Mais à frente, a mesma
autora sugere que “a presença da arte teatral no filme de Ana Carolina revela
possíveis contaminações interculturais que se desenvolvem ao longo da
narrativa, mas que evoluem em meio a confrontos” (p. 11).
Em suma, apesar do
estranhamento, Amélia é um filme que o acaso quis que entrasse nessa
minha viagem pelo mundo do cinema brasileiro.
Dados do filme:
Direção: Ana Carolina
Roteiro: Ana Carolina e José Antônio Pinheiro
Elenco principal: Marília Pêra (Amélia); Béatrice Agenin (Sarah Bernardt); Camila Amado (Oswalda); Alice Borges (Maria Luiza); Betty Gofman (Vicentine); Xuxa Lopes (Atriz Perdida); Duda Mamberti (Lano); Myrian Muniz (Francisca)

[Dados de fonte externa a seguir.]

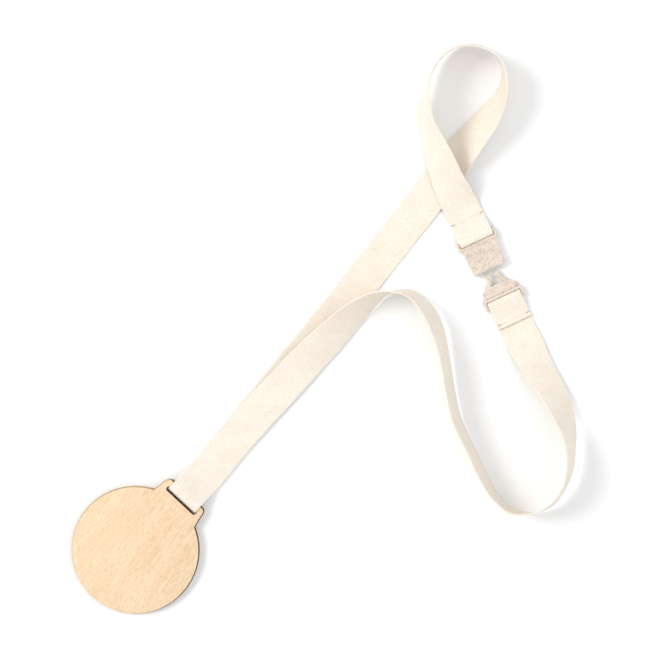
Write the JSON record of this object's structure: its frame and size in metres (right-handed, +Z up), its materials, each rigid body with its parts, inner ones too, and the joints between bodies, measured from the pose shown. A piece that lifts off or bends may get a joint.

Fotografia: Rodolfo Sánchez
Referências:
AMÉLIA . In: ENCICLOPÉDIA Itaú Cultural de Arte e Cultura Brasileiras. São Paulo: Itaú Cultural, 2020. Disponível em: <http://enciclopedia.itaucultural.org.br/obra67318/amelia>. Acesso em: 02 de Nov. 2020. Verbete da Enciclopédia. ISBN: 978-85-7979-060-7
AMARAL, Erika “Meu canto de morte, guerreiros, ouvi”: intermidialidade e tensões do colonialismo em Amélia (2000). Aniki Revista Portuguesa da Imagem em Movimento, v. 6, n. 2, p. 3-24, 2019,
HOLANDA, Kátia Documentários (e afins) feitos por elas. In: Luiza Lusvarghi e Camila Vieira da Silva Orgs.) Mulheres atrás das câmeras: as cineastas brasileiras de 1930 a 2018. São Paulo: Estação Liberdade, 2019.